En créant des expériences uniques et mémorables pour le fan de musique, comme le font Creators Project ou Air France, une marque enrichit l’horizon de la création musicale. Elle valorise et comprend ses consommateurs, et se différencie, laissant par là aux artistes une certaine liberté pour s’exprimer qui légitime la démarche et influence les prescripteurs.
#4 — Instagram-isation
Des applications, telles Instagram, ont créé une dictature de la mise en scène de soi même, de l’instantanéité, dont les marques doivent s’inspirer. Pour les jeunes, « aujourd’hui, c’est hier ». Un clip peut être partagé des millions de fois dans les 4 heures suivant sa publication. Le partager 72 heures après est un aveu de défaite dans cette course perdue d’avance pour les marques aux processus de décision datés du 20ème siècle. Elles doivent être en update permanent et dans l’idéal, au cœur du processus créatif et non à sa périphérie.
#5 — être à l’écoute de la rue : « Tout ce que je sais, c’est que je ne sais rien »
L’amplification digitale crée des micro-communautés d’envergure instable en quête du cool. Ce Saint-Graal de la jeunesse, instrument de sa propre instrumentalisation, ne se nourrit que dans le mouvement. Provoquant une tempête digitale dont la plus grande crainte est de louper quelque chose. Quoi ? Peu importe.

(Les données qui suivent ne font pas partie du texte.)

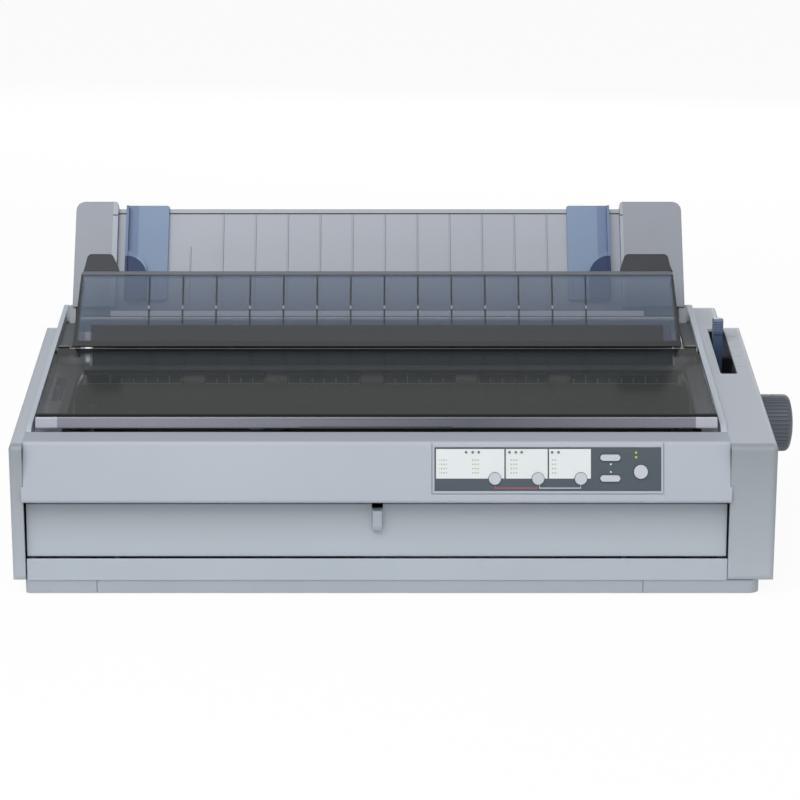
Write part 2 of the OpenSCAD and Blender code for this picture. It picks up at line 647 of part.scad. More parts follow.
// Sheet guide, drawn in its leaning frame from its pivots
ear_z = [10.7, guide_l];
ear_y = [-6, 3];
left_ear_x = [open_l + 5.5, open_l + 5.5 + left_ear_w];
right_ear_x = [open_r - 3.5 - right_ear_w, open_r - 3.5];
guide_plate_t = 2.5;
guide_plate_top = guide_l - 5;
guide_rib_x = open_mid - 135.8;
guide_rib_h = 0.8;
module ear(x, radii) difference() {
    skin = 2.2;
    sheet(ear_y) polygon(rounded([[x[0], ear_z[0]], [x[0], ear_z[1]], [x[1], ear_z[1]], [x[1], ear_z[0]]],
        [1, radii[0], radii[1], 1]));
    sheet([ear_y[0] + skin, ear_y[1] + eps]) polygon(rounded([[x[0] + skin, ear_z[0] + skin],
        [x[0] + skin, ear_z[1] - skin], [x[1] - skin, ear_z[1] - skin], [x[1] - skin, ear_z[0] + skin]],
        [1, max(radii[0] - skin, 0.5), max(radii[1] - skin, 0.5), 1]));
}
module sheet_guide() color([0.66, 0.68, 0.73]) at_body() leaning(guide_at, guide_tilt) {
    inner = [left_ear_x[1] - 1, right_ear_x[0] + 1];
    ear(left_ear_x, [8, 3]);
    ear(right_ear_x, [3, 8]);
    sheet([0, guide_plate_t]) polygon(corners(inner, [ear_z[0] - 1, guide_plate_top]));
    // Rolled upper bar and lower crossbar
    sheet([-guide_rib_h, 4]) polygon(corners(inner, [guide_plate_top - 4, guide_plate_top]));
    sheet([0, 5]) polygon(corners([left_ear_x[0], right_ear_x[1]], [5, ear_z[0] + 1]));
    for (i = [-1:10]) {
        x = guide_rib_x + (rib_pitch - 0.07) * i;
        sheet([-guide_rib_h, eps]) polygon(corners([x - 0.6, x + 0.6],
            [ear_z[0] + 2, i < 0 ? ear_z[1] * 0.63 : guide_plate_top - 5]));
    }
    // Hinge arms and their pins
    for (k = [[open_l + 3, open_l + 8.5, open_l - 1.6, open_l + 3.5],
              [open_r - 8.5, open_r - 2, open_r - 2.5, open_r + 1.6]]) {
        sheet([-4, 4]) polygon(rounded(corners([k[0], k[1]], [-4, 13]), [1, 1, 1, 1]));
        rod([k[2], k[3]], [0, 0], pin_r);
    }
}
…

Un groupe encore confidentiel hier peut devenir un phénomène de société en quelques jours : une culture underground de masse s’est formée sans que les marques n’aient de prise sur elle puisqu’elles n’ont su les anticiper. Et l’engouement n’est souvent qu’éphémère. Skrillex, star underground mondiale rassemblant des millions de fans sur Facebook et en live l’a compris, refusant toute compromission avec les médias traditionnels.
Beaucoup de marques ont essayé pendant des années de s’acheter une notoriété en oubliant l’essentiel : construire. Créer. Elles n’ont jamais apporté une plus-value, repartant de fait chaque année à 0. Seules celles qui sauront être à l’origine d’une expérience unique sauront en tirer un bénéfice sur le long terme.